The reasons on which wars were fought were never fair. It isn’t still. Why should a soldier fight for a cause that’s written on something so petty as one’s desire? How could one possibly fight for something so trivial?
Was Amir Khusrow just a poet who did not understand the pointlessness of war? Or was he just as rabid as Khilji who chose to suppress his emotions for the crushed? Padmavat isn’t interested in that answer. It is just interested in how a man was unable to see a woman, as he lived unfulfilled. That she chose death over becoming someone else’s plaything.
The Final Verdict
Padmaavat movie is a victim of time. It could have been just in its own period. Maybe if they recreated a scene from it back then, maybe it would have made the mob happy. But why are we concerned about what a group of people think, right?
Why is Padmaavat so revered into the heads of the people that they have decided already to severe heads of those who even tried to project a mortal as a mortal? Then why is the Ramayana still celebrated through Ram Leelas all across? Why are heads not rolling for that epic story? Is it because it’s not a victim to groupism?

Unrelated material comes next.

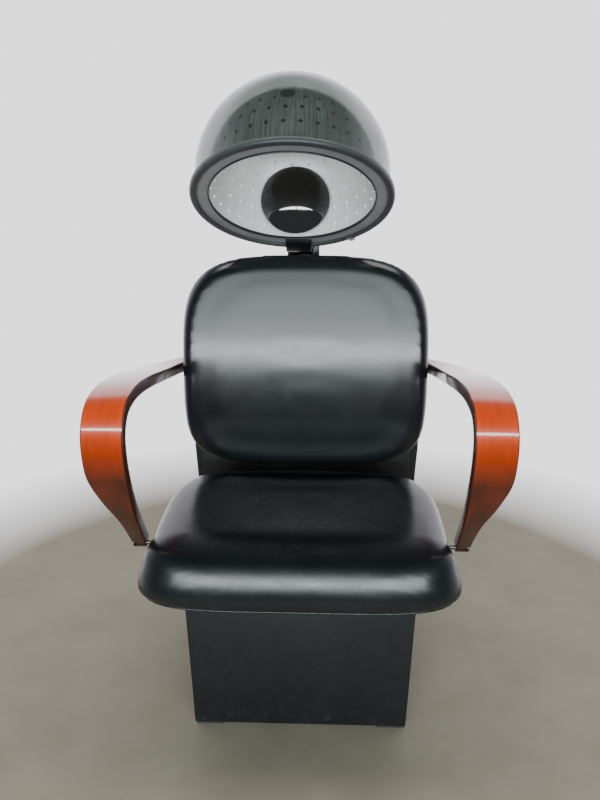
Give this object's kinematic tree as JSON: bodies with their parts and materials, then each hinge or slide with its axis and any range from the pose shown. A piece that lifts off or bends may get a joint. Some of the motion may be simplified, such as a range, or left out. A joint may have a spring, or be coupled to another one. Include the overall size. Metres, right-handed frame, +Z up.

India is a land of constant struggle. Was that just independence that we craved for? Or was it something more? Maybe a little bit education to understand what’s beneath us. What’s beneath us is just ground. You think we have learned to think broad, but we haven’t. It is just the attire we copy from the West. Our minds are decadent, still reeking of stories from the past. It wasn’t our time, and yet we live it as if it were. That whatever happened, whatever mistakes people, who roamed the earth like dinosaurs, committed, were all just.
They were wrong, maybe in their time they would have been right, but they would still be wrong in choosing to take lives even if it wasn’t theirs to take. The flick lives you with a dozen questions until you start questioning your very own conscience.